Specify optional comma-separated pairs of `Name,Value` arguments. `Name` is the argument name and `Value` is the corresponding value. `Name` must appear inside quotes. You can specify several name and value pair arguments in any order as `Name1,Value1,...,NameN,ValueN`.

Example: `'DistributionNames','mn'` specifies to treat all predictors as token counts for a multinomial model.

Data distributions `fitcnb` uses to model the data, specified as the comma-separated pair consisting of `'DistributionNames'` and a character vector or string scalar, a string array, or a cell array of character vectors with values from this table.

ValueDescription
`'kernel'`Kernel smoothing density estimate.
`'mn'`Multinomial distribution. If you specify `mn`, then all features are components of a multinomial distribution. Therefore, you cannot include `'mn'` as an element of a string array or a cell array of character vectors. For details, see Algorithms.
`'mvmn'`Multivariate multinomial distribution. For details, see Algorithms.
`'normal'`Normal (Gaussian) distribution.

If you specify a character vector or string scalar, then the software models all the features using that distribution. If you specify a 1-by-P string array or cell array of character vectors, then the software models feature j using the distribution in element j of the array.

By default, the software sets all predictors specified as categorical predictors (using the `CategoricalPredictors` name-value pair argument) to `'mvmn'`. Otherwise, the default distribution is `'normal'`.

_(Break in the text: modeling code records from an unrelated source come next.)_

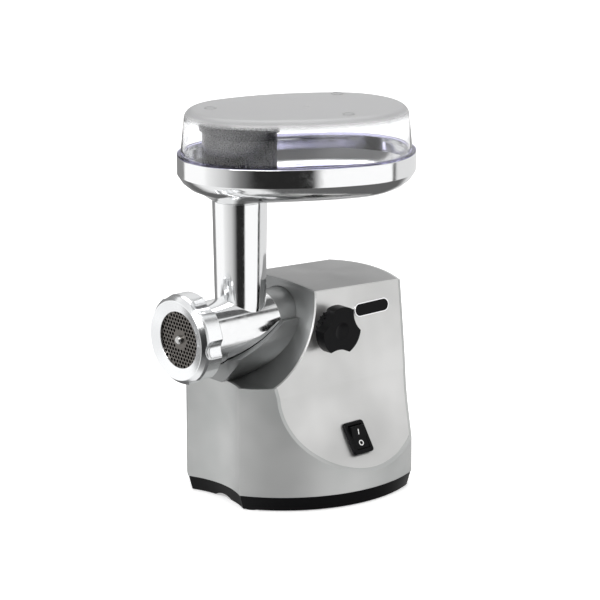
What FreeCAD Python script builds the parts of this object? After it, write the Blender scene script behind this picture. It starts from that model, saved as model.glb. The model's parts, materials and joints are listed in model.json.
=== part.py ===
"""Electric meat grinder: every piece is its own solid, written to parts/NODE.step in millimetres.

+Z is up, -Y is the nozzle end and +X is the side with the lock knob and the switch.
While modelling, x = y = 0 is the axis of the feed neck and z = 0 is the floor line of the
housing; export() moves the origin to the centre of the bounding box, on the table plane.
"""
import FreeCAD, Part
import math
import os

V = FreeCAD.Vector
X_AXIS = V(1, 0, 0)
Y_AXIS = V(0, 1, 0)
Z_AXIS = V(0, 0, 1)

# --- driving dimensions -------------------------------------------------------------------
ORIGIN_X, ORIGIN_Y = 7.5, 45.25  # box centre, measured from the neck axis
TABLE_Z = -3.0                   # the table plane under the rubber feet
AXIS_Z = 162.0                   # height of the feed screw's axis
WALL = 2.5                       # housing wall
RUN = 0.05                       # radial clearance of a running fit
GAP = 0.3                        # gap between bodies that only pass each other
FAR = 400.0                      # longer than anything in the model

# housing: plan outline, side profile, top and front recess
FRONT_CORNER = (38.0, -34.0)
SCOOP_Y = -25.5                  # deepest point of the hollow front wall
SIDE_R, SIDE_MAX = 133.0, (102.5, 80.0)
REAR_R, REAR_Y = 160.0, 164.0
BASE_TOP = 12.0
BASE_LOW = TABLE_Z + 1.0         # underside of the base plate
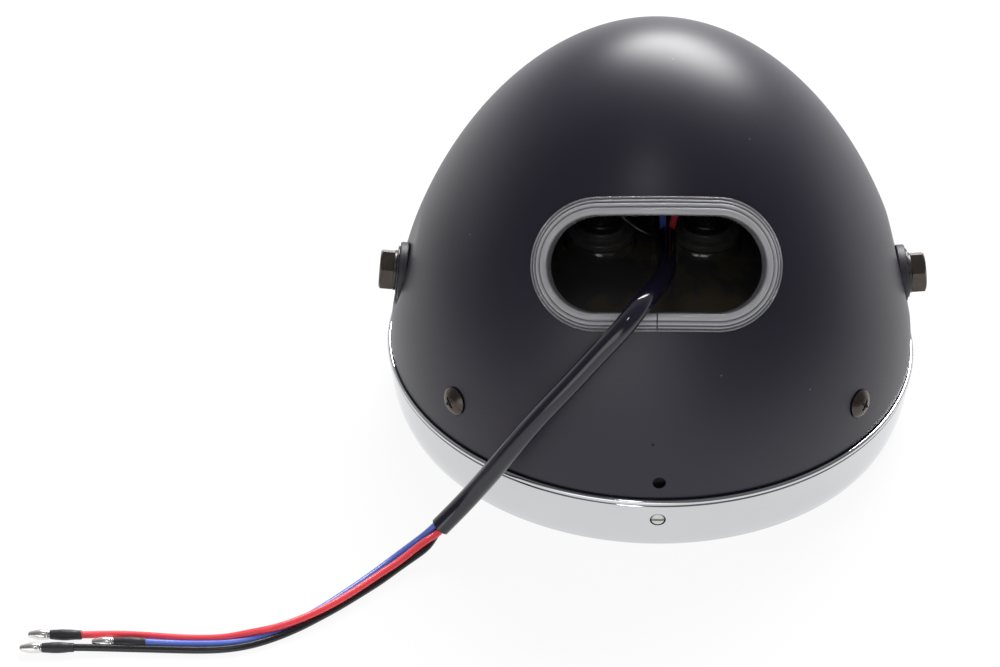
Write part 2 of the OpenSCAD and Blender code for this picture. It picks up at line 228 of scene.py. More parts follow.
# A solid from rings of points round the Z axis, in millimetres, with a middle point at either end
def ringSolid(name, rows, first, last):
    count = len(rows[0])
    points = [point for row in rows for point in row] + [first, last]
    end = (len(rows) - 1) * count
    faces = [(low + k, low + (k + 1) % count, low + count + (k + 1) % count, low + count + k)
             for low in range(0, end, count) for k in range(count)]
    faces += [(k, len(points) - 2, (k + 1) % count) for k in range(count)]
    faces += [(end + (k + 1) % count, len(points) - 1, end + k) for k in range(count)]
    return closeMesh(meshObject(name, inMetres(points), faces))


def arc(centre, radius, start, end, steps):
    angles = [math.radians(start + (end - start) * i / steps) for i in range(steps + 1)]
    return [(centre[0] + radius * math.cos(a), centre[1] + radius * math.sin(a)) for a in angles]


# A cylinder as a cutter, along Z
def bore(name, diameter, low, high, sides=48):
    return lathe(name, [(0, low), (diameter / 2, low), (diameter / 2, high), (0, high)], sides)


def box(name, low, high):
    corners = [(x, y, z) for x in (low[0], high[0]) for y in (low[1], high[1]) for z in (low[2], high[2])]
    faces = [(0, 1, 3, 2), (4, 6, 7, 5), (0, 4, 5, 1), (2, 3, 7, 6), (0, 2, 6, 4), (1, 5, 7, 3)]
    return closeMesh(meshObject(name, corners, faces))


# The camera stands where the photograph was taken from
cameraPlace = {
    "location": (-0.0374, -0.6588, 0.5121),
    "aim": (-0.0516, -0.0535, 0.060),
    "roll": -0.48,
    "lens": 83.41,
    "sensor": 36,
}


def placeCamera(place):
    data = bpy.data.cameras.new("camera")
    data.lens = place["lens"]
    data.sensor_width = place["sensor"]
    data.clip_start, data.clip_end = 0.01, 50
    camera = addObject("camera", data)
    camera.location = place["location"]
    look = Vector(place["aim"]) - camera.location
    turn = look.to_track_quat("-Z", "Y").to_matrix() @ Matrix.Rotation(math.radians(place["roll"]), 3, "Z")
    camera.rotation_mode = "QUATERNION"
    camera.rotation_quaternion = turn.to_quaternion()
    bpy.context.scene.camera = camera


placeCamera(cameraPlace)
bpy.context.scene.view_settings.view_transform = "Standard"


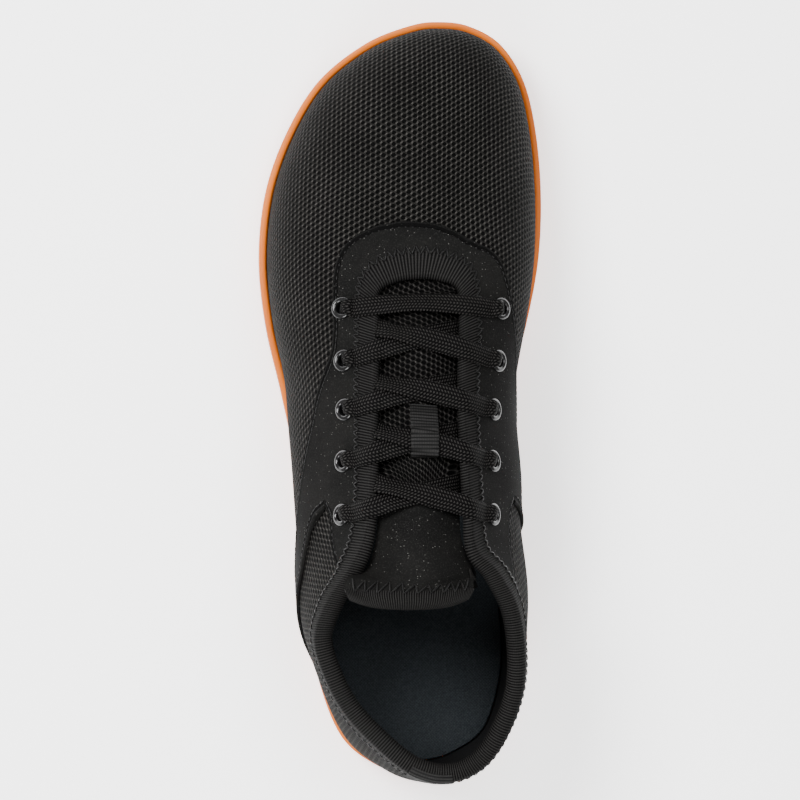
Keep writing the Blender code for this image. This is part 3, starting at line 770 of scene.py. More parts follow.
def bound_knit():
    """Fine knitted tape, its courses across the tape."""
    mix = Recipe("bound_knit", (0.012, 0.0118, 0.0115), 0.7, Specular_IOR_Level=0.03)
    flat = mix.pattern()
    u, v, _ = mix.split(flat)
    rib = mix.between(mix.wave("COSINE", u, RIB_PITCH / MM), -0.9, 0.9)
    loops = mix.between(mix.wave("SINE", v, 0.7), -1.0, 1.0)
    tone = mix.weigh((rib, 0.65), (loops, 0.12), (mix.noise(flat, 1.8, 3.0), 0.35))
    # Painted shade in the troughs between the tape's ribs
    mix.colour(mix.blend(mix.between(tone, 0.2, 1.0), SHADOW, (0.0135, 0.0130, 0.0125)))
    mix.bump(tone, 0.12)
    return mix.material


def flat_braid():
    """A flat braid: yarns cross in chevrons from its middle line."""
    mix = Recipe("flat_braid", (0.02, 0.019, 0.018), 0.6, Specular_IOR_Level=0.03)
    flat = mix.pattern()
    u, v, _ = mix.split(flat)
    side = mix.math("ABSOLUTE", v)
    yarn = mix.wave("SINE", mix.rise(u, side, 0.8), BRAID_YARN)
    rows = mix.wave("COSINE", side, BRAID_YARN)
    weave = mix.product(mix.between(yarn, -0.8, 0.6), mix.between(rows, -1.0, 0.4))
    tone = mix.weigh((weave, 0.75), (mix.noise(flat, 2.4, 3.0), 0.3))
    # Painted shade in the gaps between the braid's yarns
    mix.colour(mix.blend(mix.between(tone, 0.2, 0.95), (0.0004, 0.0004, 0.0004),
                         (0.0185, 0.0175, 0.0165)))
    mix.bump(tone, 0.35)
    return mix.material


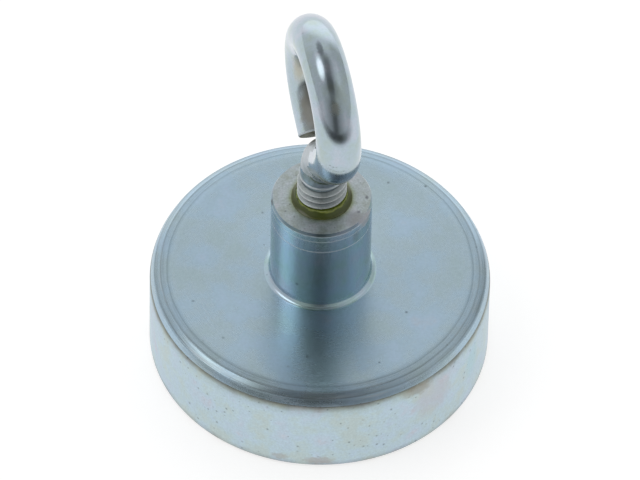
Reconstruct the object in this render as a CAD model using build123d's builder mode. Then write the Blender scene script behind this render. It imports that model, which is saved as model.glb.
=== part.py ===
from build123d import *
from math import radians, tan
import os

# A round pot magnet with a wire hook screwed into the boss on its back.
# All sizes are in millimetres. The origin is the centre of the holding face,
# +Z runs up the axis through the boss, and the hook bends forward, towards -Y.

# The turned steel pot and its boss
pot_diameter = 20.0
pot_height = 6.2
boss_diameter = 5.9
boss_rise = 6.5
boss_fillet = 0.35
boss_edge_chamfer = 0.08
foot_chamfer = 0.2

# The pot's shoulder, from the flat turned face out to the side wall
land_width = 0.45
land_drop = 0.03
crown_width = 0.38
crown_drop = 0.25
shoulder_width = 0.22
shoulder_drop = 0.49

# The cup under the pot, with the magnet disc and its ring of cast resin
pot_wall = 1.4
resin_gap = 0.6
magnet_thickness = 4.3
magnet_edge_chamfer = 0.2
resin_inset = 0.15
cup_mouth_chamfer = 0.15

# The thread that joins hook and boss, and the crest lost when it is rolled on wire
thread_diameter = 3.0
thread_pitch = 0.5
crest_loss = 0.05

# The threaded bore in the boss, drawn at the size of its tapping drill
bore_depth = 5.8
drill_point_angle = 118.0
bore_mouth_margin = 0.33
bore_mouth_angle = 90.0

# The wire hook and its threaded end, drawn at the core of the thread
wire_diameter = 2.6
bore_clearance = 0.05
thread_length = 7.2
thread_end_chamfer = 0.35
shank_end_chamfer = 0.1
shank_rise = 2.15
bend_radius = 3.4
bend_angle = 45.0
bend_to_eye = 2.75
eye_radius = 3.71
eye_turn = 284.0
eye_lean = 2.2
tip_straight = 1.35
tip_edge_chamfer = 0.12

# The ring of thread locker round the hook where it leaves the boss
locker_climb = 0.42
locker_bulge = 0.06

# Places worked out from the sizes above
pot_radius = pot_diameter / 2
boss_radius = boss_diameter / 2
boss_top = pot_height + boss_rise
shoulder_radius = pot_radius - shoulder_width
crown_radius = shoulder_radius - crown_width
flat_radius = crown_radius - land_width
crown_height = pot_height - land_drop
shoulder_height = crown_height - crown_drop
wall_height = shoulder_height - shoulder_drop
cup_radius = pot_radius - pot_wall
magnet_radius = cup_radius - resin_gap
bore_radius = (thread_diameter - thread_pitch) / 2
crest_radius = thread_diameter / 2 - crest_loss
mouth_radius = crest_radius + bore_mouth_margin
mouth_depth = (mouth_radius - bore_radius) / tan(radians(bore_mouth_angle / 2))
drill_point = bore_radius / tan(radians(drill_point_angle / 2))
wire_radius = wire_diameter / 2
core_radius = bore_radius - bore_clearance
shank_start = boss_top + shank_rise

os.makedirs("parts", exist_ok=True)


# Steel pot and boss, turned from one bar: half of its section, spun about the axis
with BuildPart() as pot_body:
    with BuildSketch(Plane.XZ):
        with BuildLine():
            base = Polyline(
                (0, magnet_thickness),
                (cup_radius, magnet_thickness),
                (cup_radius, 0),
                (pot_radius, 0),
                (pot_radius, wall_height),
            )
            Polyline(
                base @ 1,
                (shoulder_radius, shoulder_height),
                (crown_radius, crown_height),
                (flat_radius, pot_height),
                (boss_radius, pot_height),
                (boss_radius, boss_top),
                (0, boss_top),
                (0, magnet_thickness),
            )
        make_face()
    revolve(axis=Axis.Z)
    circles = pot_body.edges().filter_by(GeomType.CIRCLE)
    boss_foot = circles.filter_by(lambda e: abs(e.radius - boss_radius) < 1e-6).sort_by(Axis.Z)[0]
    fillet(boss_foot, radius=boss_fillet)
    circles = pot_body.edges().filter_by(GeomType.CIRCLE)
    chamfer(circles.sort_by(Axis.Z)[-1], length=boss_edge_chamfer)
    rims = pot_body.edges().filter_by(GeomType.CIRCLE).group_by(Axis.Z)[0].sort_by(SortBy.RADIUS)
    chamfer(rims[-1], length=foot_chamfer)
    chamfer(rims[0], length=cup_mouth_chamfer)
    with Locations((0, 0, boss_top)):
        CounterSinkHole(
            radius=bore_radius,
            counter_sink_radius=mouth_radius,
            depth=bore_depth,
            counter_sink_angle=bore_mouth_angle,
        )
    with Locations((0, 0, boss_top - bore_depth)):
        Cone(
            bottom_radius=0,
            top_radius=bore_radius,
            height=drill_point,
            align=(Align.CENTER, Align.CENTER, Align.MAX),
            mode=Mode.SUBTRACT,
        )
pot_body.part.label = "pot_body"
export_step(pot_body.part, "parts/pot_body.step")


# Hard ferrite disc, seated on the floor of the cup and flush with the pot's rim
with BuildPart() as magnet_disc:
    with BuildSketch():
        Circle(magnet_radius)
    extrude(amount=magnet_thickness)
    chamfer(magnet_disc.edges().group_by(Axis.Z)[0], length=magnet_edge_chamfer)
magnet_disc.part.label = "magnet_disc"
export_step(magnet_disc.part, "parts/magnet_disc.step")


# Cast resin between the disc and the wall of the cup, a little below the rim
with BuildPart() as filler_ring:
    with BuildSketch(Plane.XY.offset(magnet_edge_chamfer + resin_inset)):
        Circle(cup_radius)
        Circle(magnet_radius, mode=Mode.SUBTRACT)
    extrude(amount=magnet_thickness - magnet_edge_chamfer - resin_inset)
filler_ring.part.label = "filler_ring"
export_step(filler_ring.part, "parts/filler_ring.step")


# Centreline of the bent wire: up the axis, forward in the first bend, straight on,
# and then back over the top in the eye, whose plane leans over a little about the straight
bend_plane = Plane(origin=(0, 0, shank_start), x_dir=(0, -1, 0), z_dir=(-1, 0, 0))
with BuildLine(bend_plane) as bend_line:
    first_bend = JernArc(start=(0, 0), tangent=(0, 1), radius=bend_radius, arc_size=-bend_angle)
    riser = PolarLine(first_bend @ 1, length=bend_to_eye, direction=first_bend % 1)
eye_start = bend_line.line @ 1
eye_way = bend_line.line % 1
eye_axis = bend_plane.z_dir.rotate(Axis(eye_start, eye_way), eye_lean)
eye_plane = Plane(origin=eye_start, x_dir=eye_way, z_dir=eye_axis)
with BuildLine(eye_plane) as eye_line:
    eye = JernArc(start=(0, 0), tangent=(1, 0), radius=eye_radius, arc_size=eye_turn)
    tip = PolarLine(eye @ 1, length=tip_straight, direction=eye % 1)
with BuildLine() as hook_line:
    add(bend_line.line)
    add(eye_line.line)

# Screw hook: the round wire swept along that line, with the threaded end below the shank
with BuildPart() as screw_hook:
    with BuildSketch(Plane.XY.offset(shank_start)):
        Circle(wire_radius)
    sweep(path=hook_line.wire())
    tip_end = hook_line.wire() @ 1
    tip_face = screw_hook.faces().filter_by(GeomType.PLANE).sort_by_distance(tip_end)[0]
    chamfer(tip_face.edges(), length=tip_edge_chamfer)
    shank_edge = screw_hook.edges().filter_by(GeomType.CIRCLE).sort_by(Axis.Z)[0]
    chamfer(shank_edge, length=shank_end_chamfer)
    with BuildSketch(Plane.XY.offset(shank_start)):
        Circle(core_radius)
    extrude(amount=-thread_length)
    thread_end = screw_hook.edges().filter_by(GeomType.CIRCLE).sort_by(Axis.Z)[0]
    chamfer(thread_end, length=thread_end_chamfer)
screw_hook.part.label = "screw_hook"
export_step(screw_hook.part, "parts/screw_hook.step")


# Thread locker: it fills the mouth of the bore and climbs the thread as a small collar
with BuildPart() as thread_locker:
    with BuildSketch(Plane.XZ):
        with BuildLine():
            seat = Polyline(
                (core_radius, boss_top + locker_climb),
                (core_radius, boss_top - mouth_depth),
                (bore_radius, boss_top - mouth_depth),
                (mouth_radius, boss_top),
            )
            collar = SagittaArc(seat @ 1, (crest_radius, boss_top + locker_climb), -locker_bulge)
            Line(collar @ 1, seat @ 0)
        make_face()
    revolve(axis=Axis.Z)
thread_locker.part.label = "thread_locker"
export_step(thread_locker.part, "parts/thread_locker.step")
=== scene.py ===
# %% [markdown]
# # A pot magnet with a wire hook
#
# The object is a turned steel pot with a hard magnet in its open side, a boss on
# its back, and a bent wire hook screwed into the boss with a drop of thread locker.
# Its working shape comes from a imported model, the frame. This lesson gives it the
# look of zinc plate: blue-grey, turned, glossy on the boss and matt on the wall.
#
# Everything is in metres, with the holding face on the floor and Z up the axis.

# %% Load the frame
from math import cos, radians, sin, tan, tau

import bpy
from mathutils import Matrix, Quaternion, Vector


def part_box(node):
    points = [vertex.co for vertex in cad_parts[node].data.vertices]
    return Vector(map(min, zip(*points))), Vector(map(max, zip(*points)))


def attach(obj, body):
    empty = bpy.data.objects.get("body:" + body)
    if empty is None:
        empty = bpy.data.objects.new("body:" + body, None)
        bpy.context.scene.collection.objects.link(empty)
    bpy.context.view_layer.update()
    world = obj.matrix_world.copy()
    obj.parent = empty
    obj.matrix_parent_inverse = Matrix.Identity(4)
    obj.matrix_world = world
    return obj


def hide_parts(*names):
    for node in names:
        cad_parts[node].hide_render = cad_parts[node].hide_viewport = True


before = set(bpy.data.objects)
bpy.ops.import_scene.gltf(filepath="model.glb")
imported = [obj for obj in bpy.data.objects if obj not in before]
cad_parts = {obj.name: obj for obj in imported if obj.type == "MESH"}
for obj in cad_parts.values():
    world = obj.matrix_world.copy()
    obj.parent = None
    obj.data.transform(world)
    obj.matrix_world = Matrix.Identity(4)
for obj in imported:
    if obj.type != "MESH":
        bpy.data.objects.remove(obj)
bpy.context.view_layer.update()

mm = 0.001
print("nodes:", sorted(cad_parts))

# %% [markdown]
# ## The camera
#
# The photograph looks down on the magnet with a long lens, from the left of the
# hook. The camera is placed on a line out from the middle of the holding face, and
# aimed a little above that point, so that the whole object sits in the picture.

# %% Camera
camera_azimuth = radians(-13.65)
camera_elevation = radians(50.77)
camera_roll = radians(1.282)
camera_distance = 600 * mm
lens_length = 570.65
aim_right = -0.047 * mm
aim_up = 5.595 * mm

to_right = Vector((cos(camera_azimuth), sin(camera_azimuth), 0))
to_front = Vector((sin(camera_azimuth), -cos(camera_azimuth), 0))
to_camera = to_front * cos(camera_elevation) + Vector((0, 0, sin(camera_elevation)))
picture_up = to_camera.cross(to_right)

camera_data = bpy.data.cameras.new("photo_camera")
camera_data.lens = lens_length
camera = bpy.data.objects.new("photo_camera", camera_data)
bpy.context.scene.collection.objects.link(camera)
camera.location = to_camera * camera_distance
aim = to_right * aim_right + picture_up * aim_up
camera.rotation_mode = "QUATERNION"
looking = (aim - camera.location).to_track_quat("-Z", "Y")
camera.rotation_quaternion = looking @ Quaternion((0, 0, 1), camera_roll)
bpy.context.scene.camera = camera
print("camera at, in mm:", [round(v / mm, 1) for v in camera.location])

# %% [markdown]
# ## Tools for colours and nodes
#
# Colours are written as the hex values a painter would pick on a screen, and one
# function turns them into the linear values that light is added up in. Another
# small function adds a node, sets it and links it, so that a material reads as a
# list of what it is made of.

# %% Colour and node tools
def linear(hex_colour):
    """Turn an sRGB hex colour into linear red, green, blue and a full alpha."""
    parts = [int(hex_colour[i : i + 2], 16) / 255 for i in (1, 3, 5)]
    curve = [v / 12.92 if v <= 0.04045 else ((v + 0.055) / 1.055) ** 2.4 for v in parts]
    return (*curve, 1.0)


def add_node(tree, kind, sockets=None, stops=None, **settings):
    """Add a node. Sockets take values or other nodes' outputs, and a ramp takes stops."""
    node = tree.nodes.new(kind)
    for setting, value in settings.items():
        setattr(node, setting, value)
    for socket, value in (sockets or {}).items():
        if isinstance(value, bpy.types.NodeSocket):
            tree.links.new(value, node.inputs[socket])
        else:
            node.inputs[socket].default_value = value
    for number, (place, colour) in enumerate(stops or []):
        ramp = node.color_ramp.elements
        stop = ramp[number] if number < 2 else ramp.new(place)
        stop.position = place
        stop.color = colour
    return node


def per(size):
    """Give the scale that makes a pattern's features this many millimetres long."""
    return 1 / (size * mm)


print("mid grey is linear", round(linear("#808080")[0], 3))

# %% [markdown]
# ## The studio
#
# Metal shows what stands round it. Here that is a white tent: bright to the left,
# where the softbox is, and dim towards the camera, whose own side lies in shade.
# That dim side draws the dark stripe down the front of the boss and its mirror
# image on the turned face, so it gets the most care: curves set how bright it is by
# how far sideways one looks. Seen by the camera itself, the tent is plain white. A
# picture of a real studio could do this too, but nodes can be tuned wall by wall.

# %% Tent light
bpy.context.scene.view_settings.view_transform = "Standard"
left_level = 0.81
right_level = 0.58
skyline_level = 1.40
softbox_level = 1.2
softbox_azimuth = camera_azimuth - radians(85)
softbox_elevation = radians(57)
softbox_spread = radians(19)

# Where the right wall, the wall behind and the shaded side start and become full,
# measured along a look of length one
right_wall = (0.15, 0.55)
back_wall = (-0.66, -0.92)
shaded_wall = (-0.60, -0.15)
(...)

You must specify that at least one predictor has distribution `'kernel'` to additionally specify `Kernel`, `Support`, or `Width`.

Example: `'DistributionNames','mn'`

Example: `'DistributionNames',{'kernel','normal','kernel'}`

Kernel smoother type, specified as the comma-separated pair consisting of `'Kernel'` and a character vector or string scalar, a string array, or a cell array of character vectors.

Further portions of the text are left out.